JOB TRAINING PROGRAM
Press reports also suggest that the President's plan will target the long-term unemployed, and he has lauded a program in Georgia, called Georgia Works, under which participating companies, at no cost to themselves, train workers for eight weeks at the end of which companies can offer trainees jobs or not. During the training, workers can receive unemployment benefits as well as a modest stipend to cover transportation and other out-of-pocket expenses. Since 2003, about 1/4 of participating workers eventually were hired by the companies that trained them, and 60% quickly found gainful employment somewhere.
Long stints of unemployment erode workers' skills, earnings, and morale, so a program that improves the match of skills supplied and demanded in labor markets seems appealing. It could help reduce structural unemployment. Still, it is unrealistic to think that Georgia Works could be quickly replicated nationwide; it certainly would be expensive to fund and administer. There also are legitimate concerns regarding design and effectiveness. Any such program must prevent firms from repeatedly exploiting what amounts to free labor. Labor economists have not studied Georgia Works sufficiently to know whether participating workers would have found jobs anyway. With unemployment currently so high, a ready supply of qualified job applicants might undermine the perceived value to employers of the free training. Furthermore, training does not address the issue of insufficient final demand. The take-up rate on such a program could be disappointingly low if, in this weak economy, firms aren't looking to hire even a well-trained worker.
LINKING SHORT RUN AND LONG RUN
The President would be correct to link short-term stimulus with credible long-run deficit reduction. Without the latter, the former cannot be enacted. And, financial markets (not to mention S&P!) could react badly to the cost of a short-term jobs bill not matched by a convincing willingness to pay for it later. The more near-term stimulus the President requests, the more long-term deficit reduction he must seek and, hence, the more likely the long-term deficit reduction must include tax hikes opposed by Republicans and entitlement cuts opposed by Democrats. Therefore, a dilemma for the President is that the more stimulus he requests the greater the chance of a political deadlock that precludes any jobs bill at all.
SUMMING UP
Temporarily extending the current payroll tax holiday, emergency unemployment benefit, and business tax breaks will temporarily boost GDP and hence employment, albeit modestly. For temporary training programs and hiring incentives to have much impact now, firms must be confident that when the temporary programs and incentives expire, economic conditions will validate the decision to hire earlier rather than later. In today's economy, there's certainly no guarantee this will occur. For infrastructure spending to make a big dent in the unemployment rate, it would have to be done rapidly and on a scale that is impossible in today's political climate. In sum, and disappointing as it may be to unemployed Americans, there simply are limits to what a jobs bill can achieve today.

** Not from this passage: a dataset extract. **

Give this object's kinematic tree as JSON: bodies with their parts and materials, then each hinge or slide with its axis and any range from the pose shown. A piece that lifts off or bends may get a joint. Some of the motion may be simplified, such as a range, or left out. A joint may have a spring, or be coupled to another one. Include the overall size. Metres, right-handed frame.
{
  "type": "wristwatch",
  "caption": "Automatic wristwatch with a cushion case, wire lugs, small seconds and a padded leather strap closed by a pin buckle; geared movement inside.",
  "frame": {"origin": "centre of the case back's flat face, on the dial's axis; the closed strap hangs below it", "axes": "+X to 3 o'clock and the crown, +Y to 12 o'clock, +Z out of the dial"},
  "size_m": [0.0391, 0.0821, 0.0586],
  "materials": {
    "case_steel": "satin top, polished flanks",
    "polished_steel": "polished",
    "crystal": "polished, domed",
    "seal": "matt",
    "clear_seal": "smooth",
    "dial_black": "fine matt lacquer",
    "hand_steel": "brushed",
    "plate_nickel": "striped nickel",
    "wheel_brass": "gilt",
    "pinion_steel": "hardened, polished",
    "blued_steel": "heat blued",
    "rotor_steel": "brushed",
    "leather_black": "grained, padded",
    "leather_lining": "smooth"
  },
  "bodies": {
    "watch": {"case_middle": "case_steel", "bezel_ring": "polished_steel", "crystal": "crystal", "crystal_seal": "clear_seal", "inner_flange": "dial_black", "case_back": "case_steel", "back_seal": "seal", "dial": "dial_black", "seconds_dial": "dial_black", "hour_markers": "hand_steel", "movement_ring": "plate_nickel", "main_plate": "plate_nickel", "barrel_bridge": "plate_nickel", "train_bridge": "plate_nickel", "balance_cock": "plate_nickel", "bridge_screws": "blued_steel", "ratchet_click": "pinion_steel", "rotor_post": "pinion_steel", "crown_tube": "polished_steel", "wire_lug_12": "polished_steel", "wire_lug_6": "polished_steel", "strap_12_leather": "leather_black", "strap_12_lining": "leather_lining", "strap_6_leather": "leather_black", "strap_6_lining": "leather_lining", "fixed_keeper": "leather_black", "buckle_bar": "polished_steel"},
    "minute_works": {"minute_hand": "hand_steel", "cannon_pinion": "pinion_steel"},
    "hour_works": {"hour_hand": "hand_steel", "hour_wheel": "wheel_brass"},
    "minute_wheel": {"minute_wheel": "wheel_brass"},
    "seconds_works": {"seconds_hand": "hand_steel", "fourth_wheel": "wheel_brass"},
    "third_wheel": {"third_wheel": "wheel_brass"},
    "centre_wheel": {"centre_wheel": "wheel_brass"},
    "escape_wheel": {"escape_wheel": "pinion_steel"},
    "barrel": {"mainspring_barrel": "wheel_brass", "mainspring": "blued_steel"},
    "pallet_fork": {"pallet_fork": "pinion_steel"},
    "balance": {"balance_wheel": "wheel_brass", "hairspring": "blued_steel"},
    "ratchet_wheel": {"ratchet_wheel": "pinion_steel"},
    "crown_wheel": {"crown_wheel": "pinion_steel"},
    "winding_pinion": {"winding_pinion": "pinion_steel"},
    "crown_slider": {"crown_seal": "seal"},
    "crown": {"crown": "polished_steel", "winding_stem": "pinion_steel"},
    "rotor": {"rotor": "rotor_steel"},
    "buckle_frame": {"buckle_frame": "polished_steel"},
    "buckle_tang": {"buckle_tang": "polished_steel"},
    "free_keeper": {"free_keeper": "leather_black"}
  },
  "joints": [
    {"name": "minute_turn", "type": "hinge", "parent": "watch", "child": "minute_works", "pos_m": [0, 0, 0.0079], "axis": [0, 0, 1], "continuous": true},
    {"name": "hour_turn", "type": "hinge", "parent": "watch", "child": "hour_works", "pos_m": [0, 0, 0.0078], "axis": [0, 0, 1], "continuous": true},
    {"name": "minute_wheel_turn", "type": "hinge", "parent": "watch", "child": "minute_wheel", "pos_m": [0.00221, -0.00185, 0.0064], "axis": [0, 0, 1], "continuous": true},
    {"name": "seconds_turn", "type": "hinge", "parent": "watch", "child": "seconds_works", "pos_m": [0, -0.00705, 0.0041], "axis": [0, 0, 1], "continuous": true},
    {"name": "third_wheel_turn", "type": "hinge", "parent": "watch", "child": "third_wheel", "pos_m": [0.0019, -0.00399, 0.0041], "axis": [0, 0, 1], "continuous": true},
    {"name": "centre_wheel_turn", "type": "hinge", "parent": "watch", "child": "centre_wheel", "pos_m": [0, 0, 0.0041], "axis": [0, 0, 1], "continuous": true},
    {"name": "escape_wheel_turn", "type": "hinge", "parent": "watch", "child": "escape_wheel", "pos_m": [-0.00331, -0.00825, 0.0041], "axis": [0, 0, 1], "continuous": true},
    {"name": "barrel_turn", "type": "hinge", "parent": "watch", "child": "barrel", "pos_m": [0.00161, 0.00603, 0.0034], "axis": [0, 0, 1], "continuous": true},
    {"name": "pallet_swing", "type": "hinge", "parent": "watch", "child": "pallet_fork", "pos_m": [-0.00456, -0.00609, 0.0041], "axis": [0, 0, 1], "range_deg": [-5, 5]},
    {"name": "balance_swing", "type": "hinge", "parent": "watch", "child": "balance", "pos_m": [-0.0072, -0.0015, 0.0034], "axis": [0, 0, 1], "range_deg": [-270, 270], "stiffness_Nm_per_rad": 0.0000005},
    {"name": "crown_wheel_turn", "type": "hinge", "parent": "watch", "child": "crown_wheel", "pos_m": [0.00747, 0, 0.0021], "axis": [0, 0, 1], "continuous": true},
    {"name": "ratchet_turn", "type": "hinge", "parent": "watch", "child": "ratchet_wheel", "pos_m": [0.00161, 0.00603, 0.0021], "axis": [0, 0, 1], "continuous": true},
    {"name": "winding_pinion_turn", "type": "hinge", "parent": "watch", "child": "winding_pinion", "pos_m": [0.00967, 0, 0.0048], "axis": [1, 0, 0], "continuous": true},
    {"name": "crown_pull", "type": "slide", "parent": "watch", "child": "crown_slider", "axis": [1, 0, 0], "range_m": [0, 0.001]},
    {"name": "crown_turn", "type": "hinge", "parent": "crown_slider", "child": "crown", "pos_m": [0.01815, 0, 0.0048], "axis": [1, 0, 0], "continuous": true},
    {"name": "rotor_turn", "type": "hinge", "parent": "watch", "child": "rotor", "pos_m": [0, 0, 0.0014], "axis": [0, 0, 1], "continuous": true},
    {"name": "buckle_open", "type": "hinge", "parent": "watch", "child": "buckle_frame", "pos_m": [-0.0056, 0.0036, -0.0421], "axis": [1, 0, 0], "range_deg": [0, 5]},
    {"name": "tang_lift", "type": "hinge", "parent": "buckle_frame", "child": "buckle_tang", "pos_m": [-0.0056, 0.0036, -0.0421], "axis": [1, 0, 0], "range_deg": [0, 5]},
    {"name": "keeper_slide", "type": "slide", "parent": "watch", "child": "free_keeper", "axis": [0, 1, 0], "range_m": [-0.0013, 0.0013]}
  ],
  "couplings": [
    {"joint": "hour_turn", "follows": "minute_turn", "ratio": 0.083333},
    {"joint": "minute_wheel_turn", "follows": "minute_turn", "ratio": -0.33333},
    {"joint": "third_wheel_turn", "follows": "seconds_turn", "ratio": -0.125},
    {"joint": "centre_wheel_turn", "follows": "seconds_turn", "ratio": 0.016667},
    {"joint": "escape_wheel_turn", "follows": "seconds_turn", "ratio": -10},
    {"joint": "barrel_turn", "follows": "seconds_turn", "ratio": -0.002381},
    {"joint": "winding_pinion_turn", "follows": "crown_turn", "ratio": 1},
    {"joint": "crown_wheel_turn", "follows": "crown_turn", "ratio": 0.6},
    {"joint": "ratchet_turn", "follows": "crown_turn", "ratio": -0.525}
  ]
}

[1] See Macroeconomic Advisers' Macro Focus, "Allowing Extended UI Benefits to Expire in 2012 Could Lower NAIRU by 2/3 of a Percentage Point & Other Effects on Unemployment and the Labor Force" (Forthcoming). Our current forecast, which assumes unemployment benefits are not extended, incorporates a related decline in the unemployment rate over 2012. This explain why our forecast shows declining unemployment even in the face of very sluggish GDP growth.
This is from a commentary that was published on August 24, 2011.